• **Exercise instructions**: Output the lines that follow exactly as they are.

• **Source excerpt**:
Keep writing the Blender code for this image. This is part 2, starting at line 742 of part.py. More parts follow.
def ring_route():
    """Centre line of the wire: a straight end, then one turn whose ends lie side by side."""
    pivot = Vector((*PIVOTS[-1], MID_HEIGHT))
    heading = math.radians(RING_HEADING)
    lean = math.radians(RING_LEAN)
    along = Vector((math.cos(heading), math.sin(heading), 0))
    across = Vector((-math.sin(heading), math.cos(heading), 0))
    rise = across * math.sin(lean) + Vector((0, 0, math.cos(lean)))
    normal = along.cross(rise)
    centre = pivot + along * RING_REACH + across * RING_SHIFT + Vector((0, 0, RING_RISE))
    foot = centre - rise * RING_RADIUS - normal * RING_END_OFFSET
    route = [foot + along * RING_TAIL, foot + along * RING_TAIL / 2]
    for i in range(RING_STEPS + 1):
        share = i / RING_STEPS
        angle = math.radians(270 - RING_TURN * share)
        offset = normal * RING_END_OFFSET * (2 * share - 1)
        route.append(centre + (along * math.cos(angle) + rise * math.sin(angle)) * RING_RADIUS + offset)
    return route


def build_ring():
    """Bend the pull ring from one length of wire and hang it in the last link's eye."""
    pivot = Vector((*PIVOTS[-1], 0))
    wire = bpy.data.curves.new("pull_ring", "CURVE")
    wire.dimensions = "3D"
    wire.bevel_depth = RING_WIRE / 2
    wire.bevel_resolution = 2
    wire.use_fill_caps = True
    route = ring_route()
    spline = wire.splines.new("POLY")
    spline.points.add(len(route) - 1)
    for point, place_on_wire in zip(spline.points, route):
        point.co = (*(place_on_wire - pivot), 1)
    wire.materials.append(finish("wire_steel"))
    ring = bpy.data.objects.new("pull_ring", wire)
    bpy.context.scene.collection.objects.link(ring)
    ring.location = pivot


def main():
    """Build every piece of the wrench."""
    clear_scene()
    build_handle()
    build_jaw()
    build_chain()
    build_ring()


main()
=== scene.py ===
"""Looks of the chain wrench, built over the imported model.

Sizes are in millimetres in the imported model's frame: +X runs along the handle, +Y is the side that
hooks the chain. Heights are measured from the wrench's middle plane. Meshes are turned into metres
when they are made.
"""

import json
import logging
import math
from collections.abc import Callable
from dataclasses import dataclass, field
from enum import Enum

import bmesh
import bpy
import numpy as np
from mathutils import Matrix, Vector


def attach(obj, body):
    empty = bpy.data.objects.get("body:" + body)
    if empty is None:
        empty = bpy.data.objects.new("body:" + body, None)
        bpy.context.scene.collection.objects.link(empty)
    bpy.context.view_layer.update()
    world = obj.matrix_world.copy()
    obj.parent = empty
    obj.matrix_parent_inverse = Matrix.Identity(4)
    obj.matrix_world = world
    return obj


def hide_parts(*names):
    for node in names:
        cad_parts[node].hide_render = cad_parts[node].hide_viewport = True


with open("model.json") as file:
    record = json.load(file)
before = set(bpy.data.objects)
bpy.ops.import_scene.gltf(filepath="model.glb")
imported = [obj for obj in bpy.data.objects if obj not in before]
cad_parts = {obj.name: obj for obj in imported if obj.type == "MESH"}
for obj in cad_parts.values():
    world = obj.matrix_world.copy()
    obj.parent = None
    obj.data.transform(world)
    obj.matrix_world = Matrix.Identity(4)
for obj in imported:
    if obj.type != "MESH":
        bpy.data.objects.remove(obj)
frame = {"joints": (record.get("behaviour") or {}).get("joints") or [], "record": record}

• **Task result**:
Keep writing the Blender code for this image. This is part 2, starting at line 742 of part.py. More parts follow.
def ring_route():
    """Centre line of the wire: a straight end, then one turn whose ends lie side by side."""
    pivot = Vector((*PIVOTS[-1], MID_HEIGHT))
    heading = math.radians(RING_HEADING)
    lean = math.radians(RING_LEAN)
    along = Vector((math.cos(heading), math.sin(heading), 0))
    across = Vector((-math.sin(heading), math.cos(heading), 0))
    rise = across * math.sin(lean) + Vector((0, 0, math.cos(lean)))
    normal = along.cross(rise)
    centre = pivot + along * RING_REACH + across * RING_SHIFT + Vector((0, 0, RING_RISE))
    foot = centre - rise * RING_RADIUS - normal * RING_END_OFFSET
    route = [foot + along * RING_TAIL, foot + along * RING_TAIL / 2]
    for i in range(RING_STEPS + 1):
        share = i / RING_STEPS
        angle = math.radians(270 - RING_TURN * share)
        offset = normal * RING_END_OFFSET * (2 * share - 1)
        route.append(centre + (along * math.cos(angle) + rise * math.sin(angle)) * RING_RADIUS + offset)
    return route


def build_ring():
    """Bend the pull ring from one length of wire and hang it in the last link's eye."""
    pivot = Vector((*PIVOTS[-1], 0))
    wire = bpy.data.curves.new("pull_ring", "CURVE")
    wire.dimensions = "3D"
    wire.bevel_depth = RING_WIRE / 2
    wire.bevel_resolution = 2
    wire.use_fill_caps = True
    route = ring_route()
    spline = wire.splines.new("POLY")
    spline.points.add(len(route) - 1)
    for point, place_on_wire in zip(spline.points, route):
        point.co = (*(place_on_wire - pivot), 1)
    wire.materials.append(finish("wire_steel"))
    ring = bpy.data.objects.new("pull_ring", wire)
    bpy.context.scene.collection.objects.link(ring)
    ring.location = pivot


def main():
    """Build every piece of the wrench."""
    clear_scene()
    build_handle()
    build_jaw()
    build_chain()
    build_ring()


main()
=== scene.py ===
"""Looks of the chain wrench, built over the imported model.

Sizes are in millimetres in the imported model's frame: +X runs along the handle, +Y is the side that
hooks the chain. Heights are measured from the wrench's middle plane. Meshes are turned into metres
when they are made.
"""

import json
import logging
import math
from collections.abc import Callable
from dataclasses import dataclass, field
from enum import Enum

import bmesh
import bpy
import numpy as np
from mathutils import Matrix, Vector


def attach(obj, body):
    empty = bpy.data.objects.get("body:" + body)
    if empty is None:
        empty = bpy.data.objects.new("body:" + body, None)
        bpy.context.scene.collection.objects.link(empty)
    bpy.context.view_layer.update()
    world = obj.matrix_world.copy()
    obj.parent = empty
    obj.matrix_parent_inverse = Matrix.Identity(4)
    obj.matrix_world = world
    return obj


def hide_parts(*names):
    for node in names:
        cad_parts[node].hide_render = cad_parts[node].hide_viewport = True


with open("model.json") as file:
    record = json.load(file)
before = set(bpy.data.objects)
bpy.ops.import_scene.gltf(filepath="model.glb")
imported = [obj for obj in bpy.data.objects if obj not in before]
cad_parts = {obj.name: obj for obj in imported if obj.type == "MESH"}
for obj in cad_parts.values():
    world = obj.matrix_world.copy()
    obj.parent = None
    obj.data.transform(world)
    obj.matrix_world = Matrix.Identity(4)
for obj in imported:
    if obj.type != "MESH":
        bpy.data.objects.remove(obj)
frame = {"joints": (record.get("behaviour") or {}).get("joints") or [], "record": record}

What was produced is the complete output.